Mais le secteur qui s’avéra le plus intéressant était un ensemble de sept sépultures plus anciennes, qui remontaient à la fin de la période du Premier Temple (VIIe/VIe siècles avant J.-C.). L’exploitation ultérieure du lieu comme carrière avait provoqué l’effondrement de leurs voûtes, laissant ces caveaux apparaître à l’air libre. Leur disposition respectait le schéma classique des tombes hébraïques rupestres de l’époque : une cour, une pièce centrale et d’étroites chambres funéraires creusées de bancs latéraux sur lesquels les corps étaient déposés (voir l’ossuaire de Jacques fils de Joseph). Certains de ces bancs étaient munis de curieux rebords taillés en saillie pour servir d’appuie-tête aux défunts. En-dessous de plusieurs de ces bancs funéraires, un espace vide et clos était taillé, qui avait dû servir de lieu de dépôt définitif aux ossements plusieurs mois après l’inhumation.

 

Une découverte fortuite

Cette nécropole ayant manifestement été pillée depuis l’Antiquité, on pensa qu’il ne devait rien rester de son contenu. Cependant l’une de ses chambres allait faire l’objet d’une découverte inattendue. L’un des collégiens bénévoles fut chargé de nettoyer un recoin du chantier des derniers gravats qui l’encombraient.

 

C’était la partie centrale de la chambre qui contenait le plus large banc funéraire, avec six places munies d’appuie-têtes. L’enfant revint bientôt vers Barkay chargé de vaisselle de terre cuite.
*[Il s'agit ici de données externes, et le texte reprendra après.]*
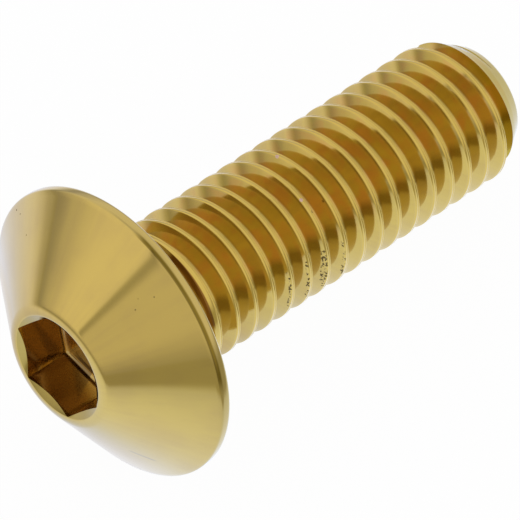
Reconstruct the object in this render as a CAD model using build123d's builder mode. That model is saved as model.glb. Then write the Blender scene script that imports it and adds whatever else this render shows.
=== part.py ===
from build123d import *
import os
from math import atan, atan2, ceil, cos, degrees, floor, radians, sin, tan

# Button head screw, one piece: a low conical head with a thin bevelled rim, a hexagon socket
# with a countersunk mouth, a short neck that opens out to the shank, a right-hand thread that
# runs out towards the neck, and a long chamfered point.
# It is drawn upright on its own axis, from the bearing face (Z = 0) up to the tip, and then
# laid on its side as it comes to rest, on its rim and on the last full crest of its thread.
# The origin stays at the centre of the bearing face, and +X points to the tip.

# ---- driving dimensions, mm and degrees ----
thread_d = 7.8  # over the crests, M8 as rolled
pitch = 1.25
thread_depth = 0.43  # crest to root
crest_flat = 0.28  # land along each crest
flank_angle = 30.0  # each flank, from square to the axis
groove_start = 2.95  # under the head, where the groove reaches its full depth
groove_turn = 180.0  # that place, from the top of the lying screw
runout_turns = 0.5  # over which the groove fades out towards the head
length = 25.3  # under the head
point_d = 5.6
point_len = 1.75

head_d = 15.8
head_h = 4.1
rim_h = 0.55  # the short wall round the head, with its bevel
rim_bevel = 0.15
crown_d = 6.6  # ring on top of the cone, round the socket

socket_af = 5.0  # across flats
socket_depth = 2.7
socket_turn = 37.3  # one corner, from the top of the lying screw
mouth_d = 5.7  # countersunk mouth, just under the corners
mouth_angle = 120.0

neck_d = 7.1
neck_len = 2.15
neck_taper = 30.0  # opening from the neck to the crests, from the axis

# ---- sizes that follow ----
thread_r = thread_d / 2
root_r = thread_r - thread_depth
neck_r = neck_d / 2
neck_end = neck_len + (thread_r - neck_r) / tan(radians(neck_taper))
point_r = point_d / 2
point_start = length - point_len
head_r = head_d / 2
crown_r = crown_d / 2
socket_r = socket_af / 2
mouth_r = mouth_d / 2
mouth_tip = mouth_r / tan(radians(mouth_angle / 2)) - head_h

# the groove between two crests, cut a little past the crests
clear = 0.1
groove_w = pitch - crest_flat
cut_depth = thread_depth + clear
cut_half = groove_w / 2 + clear * tan(radians(flank_angle))
root_half = groove_w / 2 - thread_depth * tan(radians(flank_angle))
turns = ceil((length - groove_start + groove_w) / pitch)

# its run-out climbs a cone, and its last point lies just outside the crests
runout_len = runout_turns * pitch
runout_angle = degrees(atan(cut_depth / runout_len))
runout_pitch = pitch / cos(radians(runout_angle))

# ---- cutters for the groove, each drawn about the axis from its own start at Z = 0 ----
groove_points = [
    (0, -root_half),
    (cut_depth, -cut_half),
    (cut_depth, cut_half),
    (0, root_half),
]

with BuildPart() as groove:
    with BuildLine() as root_line:
        Helix(pitch, pitch, root_r)
    section = Plane(origin=root_line.line @ 0, x_dir=(1, 0, 0), z_dir=root_line.line % 0)
    with BuildSketch(section) as groove_section:
        with BuildLine():
            Polyline(*groove_points, close=True)
        make_face()
    sweep(path=root_line.line, is_frenet=True)

with BuildPart() as runout:
    with BuildLine() as runout_line:
        Helix(runout_pitch, runout_len, root_r + cut_depth, cone_angle=-runout_angle)
    section = Plane(origin=runout_line.line @ 0, x_dir=(1, 0, 0), z_dir=runout_line.line % 0)
    with BuildSketch(section) as runout_section:
        with BuildLine():
            Polyline(*groove_points, close=True)
        make_face()
    sweep(path=runout_line.line, is_frenet=True)

groove_places = [
    Location((0, 0, groove_start + pitch * k), (0, 0, groove_turn)) for k in range(turns)
]
runout_place = Location(
    (0, 0, groove_start - runout_len), (0, 0, groove_turn - 360 * runout_turns)
)

with BuildPart() as upright:
    # turned blank: head, neck, shank and point
    with BuildSketch(Plane.XZ) as turned:
        with BuildLine():
            Polyline(
                (0, -head_h),
                (crown_r, -head_h),
                (head_r, -rim_h),
                (head_r, 0),
                (neck_r, 0),
                (neck_r, neck_len),
                (thread_r, neck_end),
                (thread_r, point_start),
                (point_r, length),
                (0, length),
                close=True,
            )
        make_face()
        rim_edge = turned.vertices().filter_by_position(Axis.X, head_r, head_r)
        chamfer(rim_edge.sort_by(Axis.Y)[-1], rim_bevel)
    revolve(axis=Axis.Z)

    # rolled thread: the groove turn by turn, and its run-out
    with Locations(groove_places):
        add(groove.part, mode=Mode.SUBTRACT)
    with Locations(runout_place):
        add(runout.part, mode=Mode.SUBTRACT)

    # hexagon socket, punched with a flat floor, and its countersunk mouth
    with BuildSketch(Plane.XY.offset(-head_h)) as hexagon:
        RegularPolygon(socket_r, 6, major_radius=False, rotation=socket_turn)
    extrude(amount=socket_depth, mode=Mode.SUBTRACT)
    with BuildSketch(Plane.XZ) as mouth:
        with BuildLine():
            Polyline((0, -head_h), (mouth_r, -head_h), (0, mouth_tip), close=True)
        make_face()
    revolve(axis=Axis.Z, mode=Mode.SUBTRACT)

# ---- laid down: the ground meets the rim above its bevel, and the last of the full crests ----
first_land = groove_start + pitch * ((180 - groove_turn) / 360 + 0.5) - crest_flat / 2
lands = floor((point_start - first_land) / pitch)
last_crest = min(first_land + pitch * lands + crest_flat, point_start)
lean = degrees(atan2(head_r - thread_r, last_crest + rim_bevel))

along = Vector(cos(radians(lean)), 0, -sin(radians(lean)))
up = Vector(sin(radians(lean)), 0, cos(radians(lean)))
lying = Plane(origin=(0, 0, 0), x_dir=up, z_dir=along)

with BuildPart(lying) as screw:
    add(upright.part)

screw.part.label = "screw"
os.makedirs("parts", exist_ok=True)
export_step(screw.part, "parts/screw.step")

box = screw.part.bounding_box()
print("lean", lean, "ground", box.min.Z, "from", box.min.X, "to", box.max.X)
print("last crest", last_crest, "turns", turns)
print("faces", len(screw.part.faces()), "volume", screw.part.volume, screw.part.is_valid)
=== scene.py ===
# %% [markdown]
# A gold button head screw, lying on its side
#
# This lesson dresses one small machined part: a socket screw with a low conical head, a short
# neck and a rolled metric thread. The solid model from the CAD comes in first as a fixed frame.
# The looks are then built on it: a fine thread with rounded crests and roots, soft edges on the
# head, a countersunk hexagon socket and a polished gold finish.

# %% The frame
import bpy
import bmesh
from math import atan2, ceil, cos, degrees, hypot, pi, radians, sin, tan
from mathutils import Matrix, Vector


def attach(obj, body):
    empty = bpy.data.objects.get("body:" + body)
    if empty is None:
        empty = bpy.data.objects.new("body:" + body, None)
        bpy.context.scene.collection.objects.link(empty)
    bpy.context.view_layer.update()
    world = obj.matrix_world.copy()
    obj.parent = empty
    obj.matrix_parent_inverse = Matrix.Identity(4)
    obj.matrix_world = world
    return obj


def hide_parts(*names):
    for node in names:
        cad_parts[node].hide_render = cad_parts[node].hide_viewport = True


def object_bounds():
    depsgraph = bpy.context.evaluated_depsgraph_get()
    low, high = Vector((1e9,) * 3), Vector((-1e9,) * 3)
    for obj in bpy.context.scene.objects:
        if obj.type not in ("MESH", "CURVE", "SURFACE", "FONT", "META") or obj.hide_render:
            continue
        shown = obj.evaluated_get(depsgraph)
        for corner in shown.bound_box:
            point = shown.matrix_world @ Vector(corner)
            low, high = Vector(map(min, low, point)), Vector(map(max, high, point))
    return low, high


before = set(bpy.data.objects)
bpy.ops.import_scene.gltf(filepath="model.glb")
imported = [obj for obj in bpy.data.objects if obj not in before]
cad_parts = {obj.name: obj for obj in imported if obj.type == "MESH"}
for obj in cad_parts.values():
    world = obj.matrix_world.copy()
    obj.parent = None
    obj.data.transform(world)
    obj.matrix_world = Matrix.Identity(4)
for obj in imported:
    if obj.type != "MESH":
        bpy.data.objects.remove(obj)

cad_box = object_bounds()
print("nodes in the frame:", sorted(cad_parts))
print("CAD box:", cad_box)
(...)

Il expliqua que son travail terminé, il avait brisé par mégarde avec un marteau la paroi latérale du banc funéraire, et vu apparaître l’entrée d’une cavité obscure.

Se penchant sur l’ouverture béante, le chercheur aperçut un important volume de gravats d’où semblaient émerger en désordre quelques objets antiques. Le caveau était manifestement un dépôt funéraire oublié depuis l’Antiquité, et demeuré à l’abri du pillage.